Each line of the material below should be reproduced exactly.
_ _ _ _
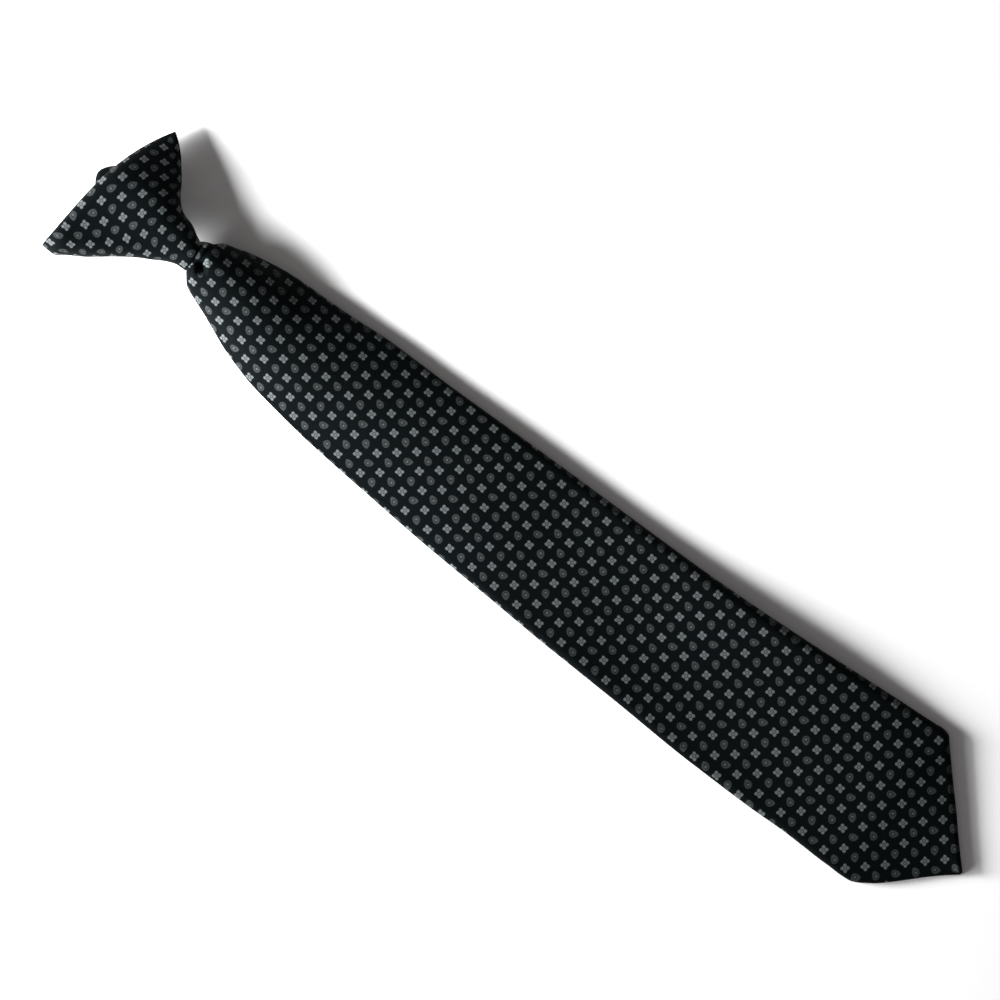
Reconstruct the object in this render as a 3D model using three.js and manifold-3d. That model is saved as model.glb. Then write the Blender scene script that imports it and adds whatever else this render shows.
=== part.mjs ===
// A ready-tied clip-on necktie, lying face up. Millimetres.
// X runs across the tie, Y from its tip up to the collar, and Z up from the surface that it lies on.
// Every cloth piece is one sheet: its middle surface is worked out first, and then gets its thickness.
import * as THREE from 'three';
import Module from 'manifold-3d';
import { mergeVertices } from 'three/addons/utils/BufferGeometryUtils.js';

// Driving sizes of the blade
const bladeLength = 428.6;
const bladeWidth = 77.7;
const bladeWall = 1.3;
const neckInsert = 12;
const seamLap = 7;
const flapGap = 0.2;
const dimpleDepth = 2.8;
const dimpleLength = 26;
const dimpleBreadth = 2.6;
const dimpleOffset = -3.6;

// Driving sizes of the knot
const knotWidth = 75.5;
const knotHeight = 55.4;
const knotWall = 2;
const knotRound = 5.6;
const knotRidge = 3;

// Driving sizes of the inner fold that shows above the knot
const foldWidth = 12;
const foldRise = 1.6;
const foldSlope = 3.6;
const foldWall = 1.6;
const foldBend = 1.7;
const foldDrop = 24;
const foldOffset = 2.3;

// Driving sizes of the clip
const stripThickness = 1;
const plateWidth = 14;
const plateLength = 32;
const tongueWidth = 11;
const tongueLength = 29;
const collarGap = 5.3;
const barLength = 44;
const barWidth = 9;
const barDrop = 9;
const clipSetback = 5.9;
const lipRise = 0.8;
const lipLength = 4;

// Gaps between pieces that touch in the real tie
const seatGap = 0.3;
const neckGap = 0.4;
const seamGap = 0.5;

// The back of the knot lies on the clip's plate
const plateBase = stripThickness + collarGap;
const knotBase = plateBase + stripThickness + seatGap;

// The bend of the clip stays just below the knot's top edge
const clipTop = knotHeight - clipSetback;

// How finely the cloth is divided
const foldSteps = 5;
const frontSteps = 12;
const flapSteps = 4;
const bladeStep = 15;
const knotStep = 3.4;
const bendSteps = 6;
const arcSteps = 10;

// The most of a section's width that one side fold's radius takes, at the very tip
const roundLimit = 0.35;

// A table's rows as objects, one value under each column's name
function table(columns, rows) {
  return rows.map((row) => Object.fromEntries(row.map((value, i) => [columns[i], value])));
}

// The neck inside the knot's foot. above is a share of the neck's length, width a share of the room in the foot,
// round a share of the room for its side folds, and crown the slope in degrees where the front leaves them.
const neckSections = table(
  ['above', 'width', 'round', 'crown'],
  [
    [1, 0.9, 0.93, 12],
    [0.5, 0.97, 0.97, 14],
    [0, 1, 1, 16],
    [-0.06, 1.02, 1, 18],
  ],
);

// The blade from the knot's foot to its tip. along, left and right are shares of the blade's length and width, lift is
// a share of the neck's lift, round of the fold at the neck, lap of the seam's lap, and tuck of the height by which
// the left flap clears the right one. open is how much of the half width the flaps leave bare, and crown is the
// slope in degrees at which the front leaves the side folds.
const bladeSections = table(
  ['along', 'left', 'right', 'lift', 'round', 'crown', 'lap', 'tuck', 'open'],
  [
    [0.005, -0.114, 0.118, 0.95, 0.98, 30, 0, 0, 0.01],
    [0.012, -0.153, 0.153, 0.88, 0.92, 34, 0, 0, 0.01],
    [0.027, -0.184, 0.185, 0.75, 0.84, 33, 0, 1, 0],
    [0.042, -0.213, 0.212, 0.63, 0.76, 29, 0.3, 1, 0],
    [0.061, -0.254, 0.236, 0.51, 0.67, 24, 0.5, 1, 0],
    [0.081, -0.297, 0.257, 0.4, 0.58, 19, 0.7, 1, 0],
    [0.102, -0.329, 0.268, 0.31, 0.52, 16, 0.9, 1, 0],
    [0.122, -0.354, 0.274, 0.23, 0.47, 13.5, 1, 1, 0],
    [0.163, -0.383, 0.291, 0.11, 0.41, 10.5, 1, 1, 0],
    [0.204, -0.405, 0.315, 0.03, 0.37, 8.5, 1, 1, 0],
    [0.285, -0.428, 0.332, 0, 0.33, 6.5, 1, 1, 0],
    [0.367, -0.446, 0.356, 0, 0.31, 5.5, 1, 1, 0],
    [0.448, -0.453, 0.377, 0, 0.3, 5, 1, 1, 0],
    [0.53, -0.461, 0.396, 0, 0.3, 5, 1, 1, 0],
    [0.611, -0.461, 0.418, 0, 0.3, 4.7, 1, 1, 0],
    [0.693, -0.466, 0.453, 0, 0.3, 4.5, 1, 1, 0],
    [0.74, -0.461, 0.478, 0, 0.3, 4.5, 1, 1, 0],
    [0.772, -0.456, 0.497, 0, 0.3, 4.5, 0, 1, 0.005],
    [0.79, -0.452, 0.508, 0, 0.3, 4.5, 0, 0, 0.08],
    [0.84, -0.436, 0.537, 0, 0.3, 4.5, 0, 0, 0.42],
    [0.876, -0.434, 0.556, 0, 0.3, 4.5, 0, 0, 0.66],
    [0.897, -0.43, 0.567, 0, 0.3, 4.5, 0, 0, 0.74],
    [0.914, -0.423, 0.482, 0, 0.3, 4.5, 0, 0, 0.68],
    [0.934, -0.357, 0.361, 0, 0.3, 4.5, 0, 0, 0.55],
    [0.956, -0.24, 0.247, 0, 0.3, 4, 0, 0, 0.3],
    [0.972, -0.145, 0.15, 0, 0.3, 4, 0, 0, 0.1],
    [0.986, -0.07, 0.074, 0, 0.3, 3, 0, 0, 0.06],
    [0.9985, -0.024, 0.024, 0, 0.3, 2, 0, 0, 0.1],
  ],
);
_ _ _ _
> [Exercise output]
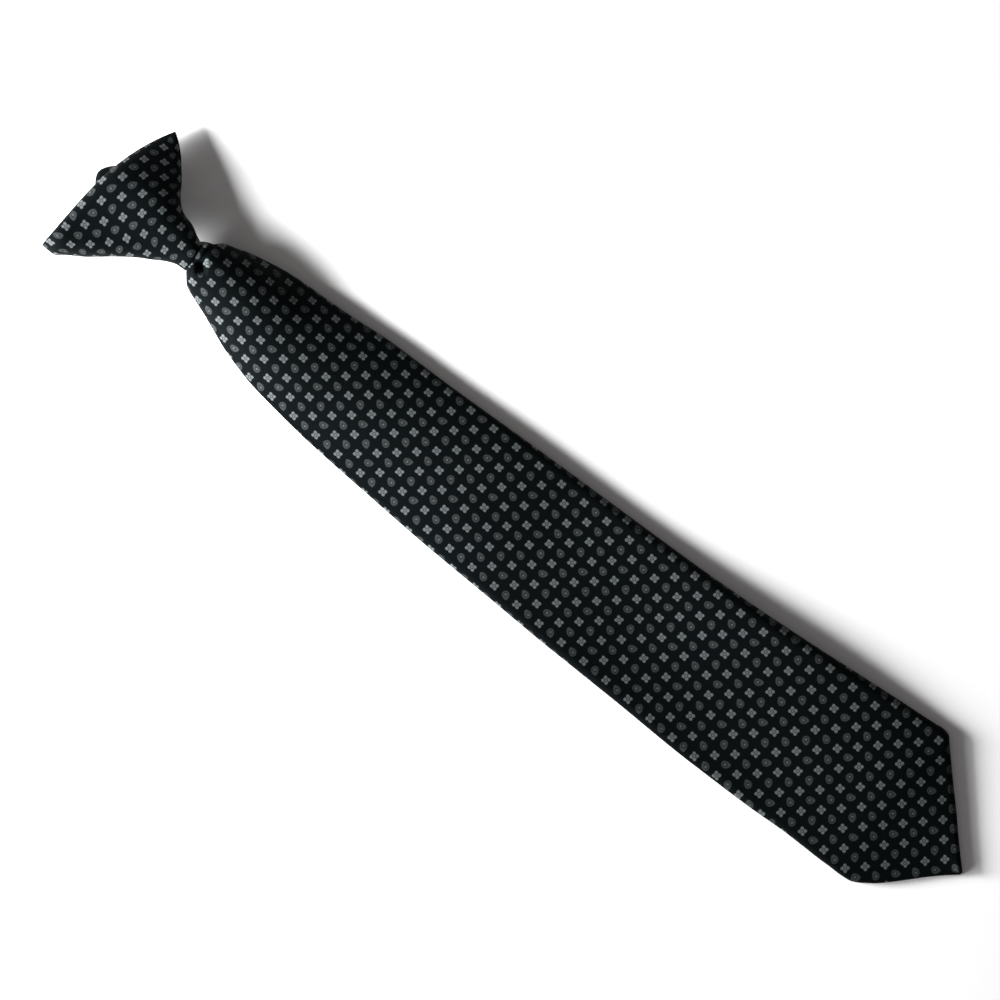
Reconstruct the object in this render as a 3D model using three.js and manifold-3d. That model is saved as model.glb. Then write the Blender scene script that imports it and adds whatever else this render shows.
=== part.mjs ===
// A ready-tied clip-on necktie, lying face up. Millimetres.
// X runs across the tie, Y from its tip up to the collar, and Z up from the surface that it lies on.
// Every cloth piece is one sheet: its middle surface is worked out first, and then gets its thickness.
import * as THREE from 'three';
import Module from 'manifold-3d';
import { mergeVertices } from 'three/addons/utils/BufferGeometryUtils.js';

// Driving sizes of the blade
const bladeLength = 428.6;
const bladeWidth = 77.7;
const bladeWall = 1.3;
const neckInsert = 12;
const seamLap = 7;
const flapGap = 0.2;
const dimpleDepth = 2.8;
const dimpleLength = 26;
const dimpleBreadth = 2.6;
const dimpleOffset = -3.6;

// Driving sizes of the knot
const knotWidth = 75.5;
const knotHeight = 55.4;
const knotWall = 2;
const knotRound = 5.6;
const knotRidge = 3;

// Driving sizes of the inner fold that shows above the knot
const foldWidth = 12;
const foldRise = 1.6;
const foldSlope = 3.6;
const foldWall = 1.6;
const foldBend = 1.7;
const foldDrop = 24;
const foldOffset = 2.3;

// Driving sizes of the clip
const stripThickness = 1;
const plateWidth = 14;
const plateLength = 32;
const tongueWidth = 11;
const tongueLength = 29;
const collarGap = 5.3;
const barLength = 44;
const barWidth = 9;
const barDrop = 9;
const clipSetback = 5.9;
const lipRise = 0.8;
const lipLength = 4;

// Gaps between pieces that touch in the real tie
const seatGap = 0.3;
const neckGap = 0.4;
const seamGap = 0.5;

// The back of the knot lies on the clip's plate
const plateBase = stripThickness + collarGap;
const knotBase = plateBase + stripThickness + seatGap;

// The bend of the clip stays just below the knot's top edge
const clipTop = knotHeight - clipSetback;

// How finely the cloth is divided
const foldSteps = 5;
const frontSteps = 12;
const flapSteps = 4;
const bladeStep = 15;
const knotStep = 3.4;
const bendSteps = 6;
const arcSteps = 10;

// The most of a section's width that one side fold's radius takes, at the very tip
const roundLimit = 0.35;

// A table's rows as objects, one value under each column's name
function table(columns, rows) {
  return rows.map((row) => Object.fromEntries(row.map((value, i) => [columns[i], value])));
}

// The neck inside the knot's foot. above is a share of the neck's length, width a share of the room in the foot,
// round a share of the room for its side folds, and crown the slope in degrees where the front leaves them.
const neckSections = table(
  ['above', 'width', 'round', 'crown'],
  [
    [1, 0.9, 0.93, 12],
    [0.5, 0.97, 0.97, 14],
    [0, 1, 1, 16],
    [-0.06, 1.02, 1, 18],
  ],
);

// The blade from the knot's foot to its tip. along, left and right are shares of the blade's length and width, lift is
// a share of the neck's lift, round of the fold at the neck, lap of the seam's lap, and tuck of the height by which
// the left flap clears the right one. open is how much of the half width the flaps leave bare, and crown is the
// slope in degrees at which the front leaves the side folds.
const bladeSections = table(
  ['along', 'left', 'right', 'lift', 'round', 'crown', 'lap', 'tuck', 'open'],
  [
    [0.005, -0.114, 0.118, 0.95, 0.98, 30, 0, 0, 0.01],
    [0.012, -0.153, 0.153, 0.88, 0.92, 34, 0, 0, 0.01],
    [0.027, -0.184, 0.185, 0.75, 0.84, 33, 0, 1, 0],
    [0.042, -0.213, 0.212, 0.63, 0.76, 29, 0.3, 1, 0],
    [0.061, -0.254, 0.236, 0.51, 0.67, 24, 0.5, 1, 0],
    [0.081, -0.297, 0.257, 0.4, 0.58, 19, 0.7, 1, 0],
    [0.102, -0.329, 0.268, 0.31, 0.52, 16, 0.9, 1, 0],
    [0.122, -0.354, 0.274, 0.23, 0.47, 13.5, 1, 1, 0],
    [0.163, -0.383, 0.291, 0.11, 0.41, 10.5, 1, 1, 0],
    [0.204, -0.405, 0.315, 0.03, 0.37, 8.5, 1, 1, 0],
    [0.285, -0.428, 0.332, 0, 0.33, 6.5, 1, 1, 0],
    [0.367, -0.446, 0.356, 0, 0.31, 5.5, 1, 1, 0],
    [0.448, -0.453, 0.377, 0, 0.3, 5, 1, 1, 0],
    [0.53, -0.461, 0.396, 0, 0.3, 5, 1, 1, 0],
    [0.611, -0.461, 0.418, 0, 0.3, 4.7, 1, 1, 0],
    [0.693, -0.466, 0.453, 0, 0.3, 4.5, 1, 1, 0],
    [0.74, -0.461, 0.478, 0, 0.3, 4.5, 1, 1, 0],
    [0.772, -0.456, 0.497, 0, 0.3, 4.5, 0, 1, 0.005],
    [0.79, -0.452, 0.508, 0, 0.3, 4.5, 0, 0, 0.08],
    [0.84, -0.436, 0.537, 0, 0.3, 4.5, 0, 0, 0.42],
    [0.876, -0.434, 0.556, 0, 0.3, 4.5, 0, 0, 0.66],
    [0.897, -0.43, 0.567, 0, 0.3, 4.5, 0, 0, 0.74],
    [0.914, -0.423, 0.482, 0, 0.3, 4.5, 0, 0, 0.68],
    [0.934, -0.357, 0.361, 0, 0.3, 4.5, 0, 0, 0.55],
    [0.956, -0.24, 0.247, 0, 0.3, 4, 0, 0, 0.3],
    [0.972, -0.145, 0.15, 0, 0.3, 4, 0, 0, 0.1],
    [0.986, -0.07, 0.074, 0, 0.3, 3, 0, 0, 0.06],
    [0.9985, -0.024, 0.024, 0, 0.3, 2, 0, 0, 0.1],
  ],
);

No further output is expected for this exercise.